At least inside the Metro system you don’t have to freeze your toes and fingers off while waiting for the the next train, often delayed for unknown and mysterious reasons. Or like a more recent event, completely shutdown because a water main broke from the ‘crumbling-heavens above’ and flooded a station down the line. Finally, the lights of a train appear down the tunnel, rapid eye movement scans the cars in a blur as the train slows down as one tries to focus in on a car with an empty seat. Or you hope for enough space to grab hold of a handle, as the train departs or stops with enough torque to send you flying into someone’s lap – or into the next car. During rush hours, the cars are packed so tightly, even sardines in a can have more breathing space.

Screaming in frustration can be a very soothing practice, but it might get you arrested by an overzealous STM officer. In the end, even though you left an hour earlier, you arrive an hour late for work. The coffee is cold and the boss has been looking for you. You resign to your fate and hope for a better commute on the way home. Nevertheless, by the end of the day, the interior of the bus and trains are alike to the best of viral incubators. If you are lucky, the flu shot kicked in on time or you have grown comfortable wearing a surgical mask, imagining yourself a recipient of the Vezina Trophy for great germ-goal-tending.

The problem with public transit involves several issues and not simply about better scheduling. The addition of more buses and metro trains is much needed – but it is the number of vehicules actually on the road that is of major concern. According STM-CSN, the union representing workers, it is due to problems with their new computer system. Maintenance work on buses has slowed down significantly. They have not been able to get the parts needed to do repairs and the backlog is growing. As workers familiarize themselves with the new system, the pace of work has also slowed down. There is a shortage of buses on the road and the STM is calling it a crisis.

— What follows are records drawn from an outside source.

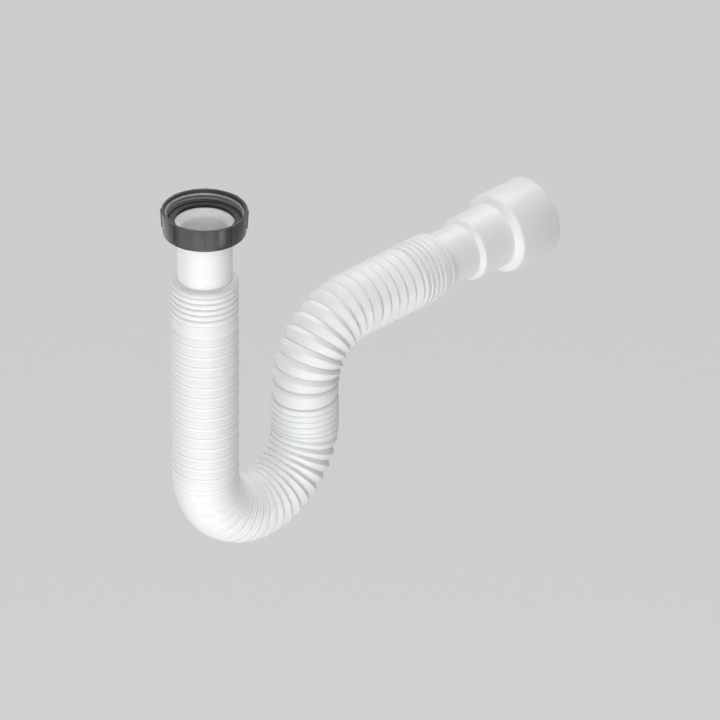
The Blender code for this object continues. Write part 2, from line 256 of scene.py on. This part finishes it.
# The plain grey field of the photograph, in linear light, and the light around the pipe
FIELD = (0.604, 0.604, 0.604, 1)
FLOOR_Z = -2.0
FLOOR_HALF = 40.0
FLOOR_GLOW = 0.73
FLOOR_ROUGHNESS = 0.9
SKY = (0.93, 0.96, 1.0, 1)
WORLD_STRENGTH = 0.21
PIPE_MIDDLE = (0.1, 0.0, -0.12)
LAMP_SIZE = 1.4
WHITE = (1.0, 1.0, 1.0)
WARM_WHITE = (1.0, 0.98, 0.95)

# Surface of a material: the colours of its darkest and lightest clouds, its least roughness and
# how much the clouds add to it, their scale and detail, and the scale and strength of its grain
Surface = namedtuple("Surface", "dark light roughness dullness cloud detail grain strength")
NUT_GREY = Surface((0.02, 0.021, 0.023), (0.03, 0.031, 0.034), 0.23, 0.1, 60.0, 2.0, 2200.0, 0.25)
# The thread is the nut's own dark plastic; its lighter grey is a painted sheen, the glint that its
# flanks catch
THREAD_PAINTED_SHEEN = NUT_GREY._replace(dark=(0.26, 0.26, 0.264), light=(0.32, 0.32, 0.325))
TUBE_WHITE = Surface((0.85, 0.87, 0.87), (0.89, 0.9, 0.9), 0.28, 0.1, 45.0, 2.0, 1400.0, 0.1)
HOSE_WHITE = TUBE_WHITE._replace(light=(0.9, 0.91, 0.91), roughness=0.31)
RUBBER = Surface((0.008, 0.008, 0.009), (0.016, 0.016, 0.017), 0.42, 0.2, 80.0, 4.0, 3000.0, 0.3)
GRAIN_DEPTH = 0.1 * MM


def object_from(shape, name):
    """A new object at the origin from a finished bmesh, smooth-shaded."""
    mesh = bpy.data.meshes.new(name)
    shape.to_mesh(mesh)
    shape.free()
    mesh.shade_smooth()
    item = bpy.data.objects.new(name, mesh)
    bpy.context.scene.collection.objects.link(item)
    return item


def eased(corners):
    """A closed outline with its corners rounded; each corner is (radius, height, rounding)."""
    points = []
    for i, (radius, height, rounding) in enumerate(corners):
        here = Vector((radius, height))
        if rounding == 0:
            points.append(here)
            continue
        back = Vector(corners[i - 1][:2]) - here
        on = Vector(corners[(i + 1) % len(corners)][:2]) - here
        start = here + back.normalized() * min(rounding, back.length * ROUND_SHARE)
        end = here + on.normalized() * min(rounding, on.length * ROUND_SHARE)
        for k in range(ARC_STEPS + 1):
            t = k / ARC_STEPS
            points.append(start * (1 - t) ** 2 + here * 2 * t * (1 - t) + end * t * t)
    return points


def turned_shape(corners, steps):
    """The outline turned once round Z, as a bmesh."""
    shape = bmesh.new()
    ring = [shape.verts.new((p.x, 0, p.y)) for p in eased(corners)]
    edges = [shape.edges.new((a, b)) for a, b in zip(ring, ring[1:] + ring[:1])]
    bmesh.ops.spin(
        shape,
        geom=ring + edges,
        cent=(0, 0, 0),
        axis=(0, 0, 1),
        dvec=(0, 0, 0),
        angle=tau,
        steps=steps,
        use_merge=True,
        use_duplicate=False,
    )
    bmesh.ops.remove_doubles(shape, verts=shape.verts, dist=TINY)
    bmesh.ops.recalc_face_normals(shape, faces=shape.faces)
    return shape


def make_nut_body():
    """The nut's tapered skirt, its lip and its ribs, each raised from one face of the skirt."""
    rib_foot_r = NUT_FOOT_R + (NUT_TOP_R - NUT_FOOT_R) * NUT_TAPER_AT_RIBS
    corners = [
        (NUT_TOP_R, NUT_TOP, NUT_TOP_EDGE),
        (rib_foot_r, NUT_TOP - NUT_TOP_EDGE - RIB_LENGTH, 0),
        (NUT_FOOT_R, NUT_FOOT, NUT_FOOT_EDGE),
        (NECK_R + NUT_NECK_PLAY, NUT_FOOT, NUT_BORE_EDGE),
        (NECK_R + NUT_NECK_PLAY, NUT_LIP_TOP, PLAIN_EDGE),
        (THREAD_MAJOR_R, NUT_LIP_TOP, NUT_BORE_EDGE),
        (THREAD_MAJOR_R, NUT_TOP - NUT_ENTRY, NUT_ENTRY_EDGE),
        (THREAD_MAJOR_R + NUT_ENTRY, NUT_TOP, NUT_RIM_EDGE),
    ]
    shape = turned_shape(corners, NUT_STEPS)
    turn = Matrix.Rotation(RIB_FIRST_ANGLE - pi / NUT_STEPS, 3, "Z")
    bmesh.ops.rotate(shape, cent=(0, 0, 0), matrix=turn, verts=shape.verts)
    skirt = []
    for face in shape.faces:
        middle = face.calc_center_median()
        away = hypot(middle.x, middle.y)
        tall = max(v.co.z for v in face.verts) - min(v.co.z for v in face.verts)
        outside = away > THREAD_MAJOR_R + RIB_LEAST_WALL
        place = (atan2(middle.y, middle.x) - RIB_FIRST_ANGLE) / (tau / RIB_COUNT)
        if outside and tall > RIB_LEAST_HEIGHT and abs(place - round(place)) < RIB_MISS:
            skirt.append(face)
    ribs = bmesh.ops.extrude_discrete_faces(shape, faces=skirt)["faces"]
    for face in ribs:
        out = face.calc_center_median()
        out.z = 0
        bmesh.ops.translate(shape, vec=out.normalized() * RIB_PROUD, verts=face.verts)
    rims = list({edge for face in ribs for edge in face.edges})
    bmesh.ops.bevel(
        shape,
        geom=rims,
        offset=RIB_EDGE,
        segments=2,
        profile=0.5,
        affect="EDGES",
        material=-1,
    )
    nut = object_from(shape, "nut_body")
    nut.data.set_sharp_from_angle(angle=NUT_SHARP_ANGLE)
    return nut


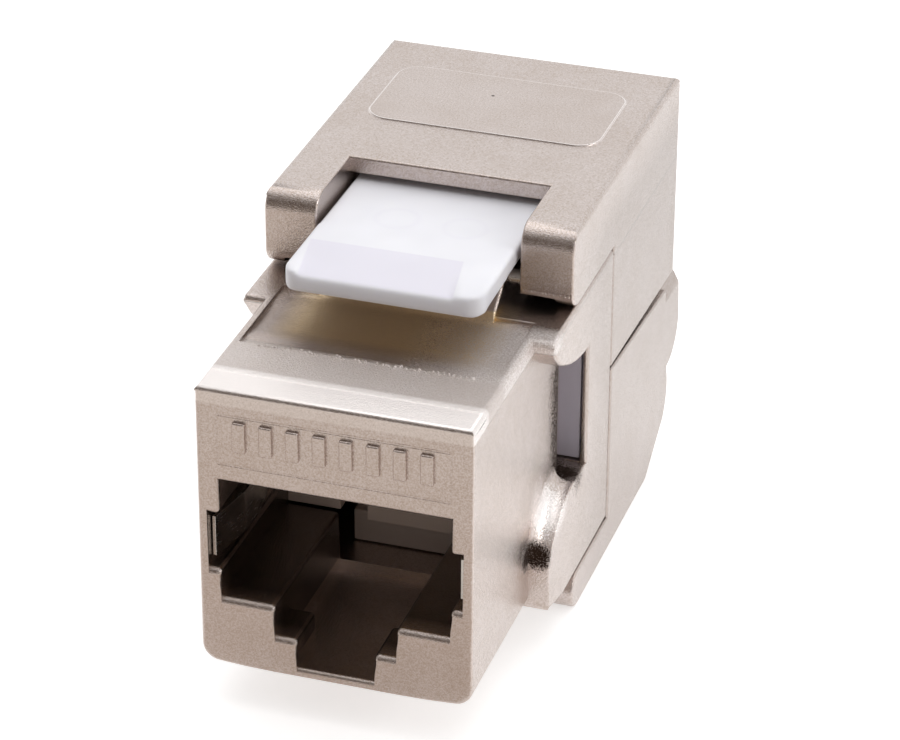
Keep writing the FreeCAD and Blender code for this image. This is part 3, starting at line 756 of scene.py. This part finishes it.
def nickel_casting(colours, grain):
    """Plated die casting: sandy grain, cloudy tone, small bright and dull specks."""
    material, t, shader, coords = material_base("satin_nickel_casting")
    cloud = t.noise(coords, 0.35 / MM, 2.0, 0.5)
    sand = t.noise(coords, 1.0 / grain, 3.0, 0.7)
    speck = t.noise(coords, 2.3 / grain, 1.0, 0.5)
    marks = casting_marks(t, coords, t.noise(coords, 1.4 / grain, 2.0, 0.6))
    blend = t.math("ADD", t.span(sand, 0.36, 0.60, 0.0, 0.8),
                   t.span(cloud, 0.35, 0.65, 0.0, 0.2))
    tone = t.mix(blend, rgba(colours.nickel_dull), rgba(colours.nickel))
    # Painted shade under the latch lever.
    tone = t.mix(marks["shade"], tone, rgba(colours.nickel_painted_shade))
    # Painted highlights.
    tone = t.mix(marks["gloss"], tone, rgba(colours.nickel_painted_highlight))
    # Dark patches, pits and mould line, and painted shade in the port and on the rear parts.
    t.put(shader.inputs["Base Color"], t.mix(marks["dark"], tone, rgba(colours.smudge)))
    t.put(shader.inputs["Metallic"], 1.0)
    rough = t.math("SUBTRACT", t.span(sand, 0.35, 0.65, 0.27, 0.20),
                   t.span(speck, 0.60, 0.70, 0.0, 0.08))
    rough = t.math("ADD", rough, t.times(marks["strip"], STRIP_ROUGHNESS))
    rough = t.math("ADD", rough, t.times(marks["smudge"], DARK_PATCH_ROUGHNESS), True)
    t.put(shader.inputs["Roughness"], rough)
    place = dict(zip("xyz", t.axes(coords)))
    crown = t.times(slope(t, place, "y", *CROWN_DEPTH), slope(t, place, "z", *CROWN_TOP))
    sunk = t.times(t.most(marks["mould"], marks["pits"]), -1.0)
    coarse = t.times(sand, t.most(marks["strip"], marks["smudge"]))
    normal = None
    for height, relief in ((crown, CROWN_RELIEF), (sunk, MOULD_RELIEF), (sand, SAND_RELIEF),
                           (coarse, COARSE_RELIEF), (speck, SPECK_RELIEF)):
        normal = t.bump(height, relief, 1.0, normal)
    t.put(shader.inputs["Normal"], normal)
    return material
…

On Thursday November 14th, they were only able to send out 1243 buses, leaving them short by 81 of the 1425 buses needed to meet the posted schedules. This past Thursday they said they were short by 140 buses. Buses are breaking down on the road and there are none available to replace them. It throws off the schedule, leaving commuters waiting in angst. In the meantime, as they work out the glitches, commuters are left feeling more than just frustrated – they are fed up, losing faith and wondering if more buses and metro service will actually make any difference.